Yes – it will be a hard sell. However, in the long run it will be beneficial. It would also encourage development of alternatievs including hydrogen and electric vehicles. However, as long as the Houses of Saud/binLadin can periodically undercut alternatives and lull us back into our Hummers our addiction (Bush’s word) to their product will continue to grow.
In a response that I am quite sure will not go over real well…
There are a couple of countries that we should enter into a firm fixed oil pricing agreement at reduced market prices for the next 50 years in exchange for their freedom and their wealth.
I call it a return on our investment.
a) What countries?
b) At what cost to maintain our military garrisons?
We tried that when we installed a dictator (the Shah) to rule Iran. It didn’t work out too well.
The fact is jerry – such arrangements have not worked out too well over the years.
If we want hydrocarbon-based fuel then coal-to-liquid makes more sense than colonizing producing countries. Two routes:
Direct via SRC (solvent refined coal) which leads to a feedstock for high-octane gasoline.
Indirect via coal gas/syn gas/Fischer Tropsch which leads to clean high-cetane diesel.
These are the technologies I worked on a quarter-century ago at Gulf Oil. We found that a cobalt carbonyl based catalyst was rather effective at producing straight-chain alkanes from syn gas.
Oh, I don’t know. Saudi Arabia, Kuwait, Iraq for starters.
Our “military garrisons” have been there for 60 years. They will be there another 60 whether we like it or not.
Side question: Regarding a nuclear reactor. Let’s say Wolf Creek gets closed. How long does that facility stay “hot”? How long until we could level it and safely put homes on the site?
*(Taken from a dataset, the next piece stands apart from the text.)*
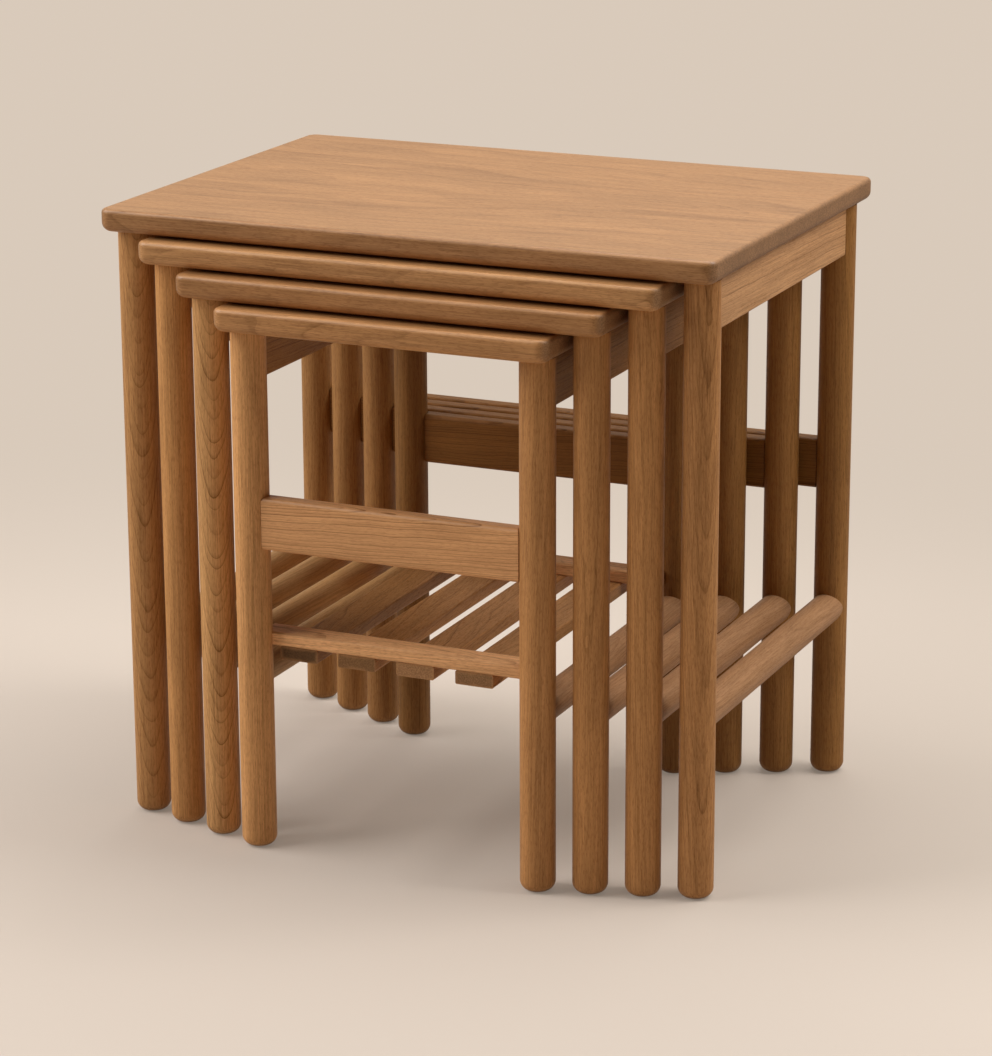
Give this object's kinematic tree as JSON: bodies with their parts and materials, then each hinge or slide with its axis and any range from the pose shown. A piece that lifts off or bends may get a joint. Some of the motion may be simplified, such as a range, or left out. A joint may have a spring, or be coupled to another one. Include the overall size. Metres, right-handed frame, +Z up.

The process would largely be to gut it of most of the ‘hot’ stuff and then entomb in concrete. However, being on the conservative side I would not build homes there for a number of reasons. I might, however, consider developing most of the site as an industrial zone.
As for the garrisons – it will take a LOT more troops to secure all of the infrastructure from attacks by citizens of the country. Just take a look at what is going on in Nigeria.